_Given task_: Your task is to copy the lines between the line containing "Turn this picture" and the line containing "as it hangs.", counting both of those lines, and to emit nothing more.

_Data section_:
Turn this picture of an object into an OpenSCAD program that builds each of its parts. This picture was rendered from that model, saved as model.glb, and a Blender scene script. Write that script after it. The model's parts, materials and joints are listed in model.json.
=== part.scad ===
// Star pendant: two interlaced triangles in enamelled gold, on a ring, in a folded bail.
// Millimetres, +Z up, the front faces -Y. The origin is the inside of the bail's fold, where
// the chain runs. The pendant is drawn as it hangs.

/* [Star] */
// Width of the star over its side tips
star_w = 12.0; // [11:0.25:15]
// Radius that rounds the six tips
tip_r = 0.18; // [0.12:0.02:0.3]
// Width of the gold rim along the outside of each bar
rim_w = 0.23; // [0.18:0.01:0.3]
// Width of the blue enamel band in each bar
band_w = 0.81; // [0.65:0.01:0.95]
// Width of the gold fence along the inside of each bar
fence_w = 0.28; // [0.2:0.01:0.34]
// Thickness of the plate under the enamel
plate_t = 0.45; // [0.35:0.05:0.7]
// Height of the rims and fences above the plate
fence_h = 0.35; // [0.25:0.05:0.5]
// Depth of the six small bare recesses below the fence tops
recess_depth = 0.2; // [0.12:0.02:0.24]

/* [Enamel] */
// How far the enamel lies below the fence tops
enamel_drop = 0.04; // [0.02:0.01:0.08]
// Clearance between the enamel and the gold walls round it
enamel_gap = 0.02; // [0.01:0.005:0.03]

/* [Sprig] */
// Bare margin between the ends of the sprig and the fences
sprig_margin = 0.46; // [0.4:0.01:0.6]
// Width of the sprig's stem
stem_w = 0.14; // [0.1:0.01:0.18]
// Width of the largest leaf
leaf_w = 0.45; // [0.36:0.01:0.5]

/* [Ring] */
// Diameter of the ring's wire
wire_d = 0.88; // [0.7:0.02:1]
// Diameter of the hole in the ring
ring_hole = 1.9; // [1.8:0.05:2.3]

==

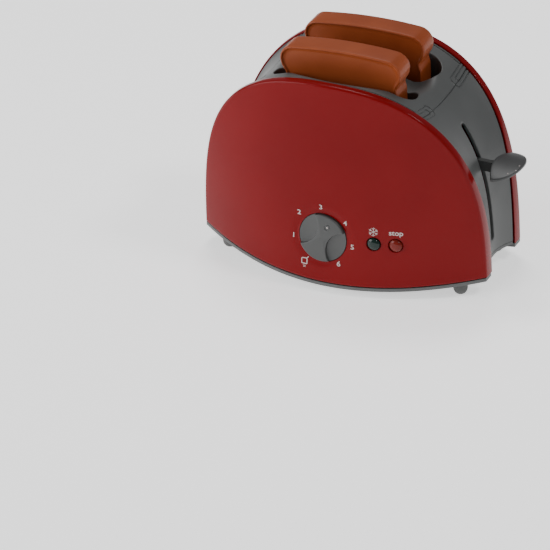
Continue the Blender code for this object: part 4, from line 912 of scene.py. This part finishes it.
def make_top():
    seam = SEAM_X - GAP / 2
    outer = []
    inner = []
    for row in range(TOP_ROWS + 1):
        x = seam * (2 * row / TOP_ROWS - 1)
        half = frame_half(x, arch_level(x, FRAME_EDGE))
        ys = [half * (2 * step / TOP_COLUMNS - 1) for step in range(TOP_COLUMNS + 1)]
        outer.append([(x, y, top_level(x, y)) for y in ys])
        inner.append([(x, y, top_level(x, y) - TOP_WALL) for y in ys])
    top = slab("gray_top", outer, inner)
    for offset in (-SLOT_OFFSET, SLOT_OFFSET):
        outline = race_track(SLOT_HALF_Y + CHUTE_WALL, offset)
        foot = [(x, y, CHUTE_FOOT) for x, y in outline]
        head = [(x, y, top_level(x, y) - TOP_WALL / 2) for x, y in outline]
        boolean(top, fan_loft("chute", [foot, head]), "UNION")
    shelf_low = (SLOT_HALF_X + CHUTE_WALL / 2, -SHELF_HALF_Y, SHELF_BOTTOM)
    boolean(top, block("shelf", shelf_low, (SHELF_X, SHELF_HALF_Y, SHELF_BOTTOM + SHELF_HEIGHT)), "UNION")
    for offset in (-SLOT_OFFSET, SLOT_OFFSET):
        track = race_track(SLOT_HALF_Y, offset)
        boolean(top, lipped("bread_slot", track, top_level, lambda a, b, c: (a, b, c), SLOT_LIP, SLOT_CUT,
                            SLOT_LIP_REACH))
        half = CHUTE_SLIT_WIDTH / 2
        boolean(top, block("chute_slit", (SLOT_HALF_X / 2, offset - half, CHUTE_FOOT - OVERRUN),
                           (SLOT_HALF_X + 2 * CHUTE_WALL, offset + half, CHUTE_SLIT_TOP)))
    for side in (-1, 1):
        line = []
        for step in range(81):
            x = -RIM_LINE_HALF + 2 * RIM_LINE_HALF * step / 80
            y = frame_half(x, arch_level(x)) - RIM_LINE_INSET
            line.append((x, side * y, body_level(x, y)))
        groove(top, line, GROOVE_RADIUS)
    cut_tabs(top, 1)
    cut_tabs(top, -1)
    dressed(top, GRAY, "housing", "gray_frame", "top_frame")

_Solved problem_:
Turn this picture of an object into an OpenSCAD program that builds each of its parts. This picture was rendered from that model, saved as model.glb, and a Blender scene script. Write that script after it. The model's parts, materials and joints are listed in model.json.
=== part.scad ===
// Star pendant: two interlaced triangles in enamelled gold, on a ring, in a folded bail.
// Millimetres, +Z up, the front faces -Y. The origin is the inside of the bail's fold, where
// the chain runs. The pendant is drawn as it hangs.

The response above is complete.